No caso das cartas, as mesmas ganharam inúmeros outros matizes além de simplesmente estabelecer comunicação com as pessoas a distância. Suas cartas visavam abrir novos contatos e manter os já existentes, mantendo um arco invejável de interlocutores. Divulgar e receber informações, o que não é pouco para quem está recluso. Divulgar “prévias” de seus textos no sentido de receber os primeiros impactos de um círculo mais íntimo de leitores, antes de uma publicação mais pública, que, dependendo do tema e dado a sua posição de monge contemplativo. E, como quase sempre os retornos vinham, com diferenciadas considerações, as cartas acabaram por se tornar espaço importante da sua reflexão mais elaborada do que viria a se tornar, mais dia menos dia, uma nova obra. 

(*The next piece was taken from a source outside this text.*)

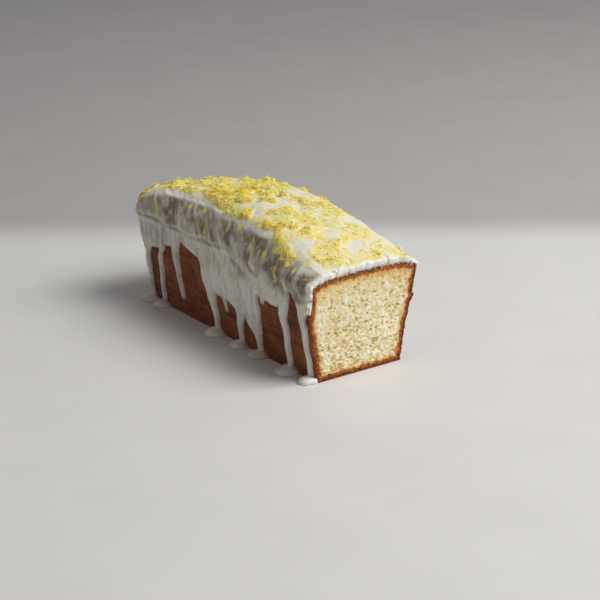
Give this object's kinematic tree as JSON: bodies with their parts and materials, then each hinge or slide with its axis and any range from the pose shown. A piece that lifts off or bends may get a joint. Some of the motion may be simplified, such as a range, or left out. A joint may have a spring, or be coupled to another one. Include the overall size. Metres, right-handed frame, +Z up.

Em algumas situações, a carta foi o meio por ele escolhido para uma tomada pública de posição em relação a temas polêmicos como as denúncias contra as guerras ou o engajamento na luta antirracial. Trata-se, portanto, de uma correspondência algo singular, também ela um testemunho de fé e o testamento de um verdadeiro itinerarium. Há também meditações, inúmeros ensaios, organização de textos, notas de cursos, poesia. Merton reconhecia aí, nesses gêneros textuais, sua maior qualidade enquanto escritor, mas penso também que é um tipo de texto que encontra mais eco entre os leitores, que possibilita falar a um círculo mais amplo de pessoas.

 

IHU On-Line - Gostaria de acrescentar alguns aspectos que não foram questionados?

Sibélius Cefas Pereira - É preciso ressaltar também que a obra de Merton, embora marcadamente religiosa, transcende em muito este universo. Dialoga com a cultura de seu tempo em todas as suas expressões: filosofia, política, artes em todas as suas expressões, em especial com a literatura. No caso da literatura em específico, ressalte-se seu insistente reconhecimento de que há uma inequívoca convergência entre a experiência religiosa e a experiência estética. Para finalizar diria que Thomas Merton é o tipo de companheiro de viagem que nos fortalece no caminhar e não nos deixa esmorecer da esperança.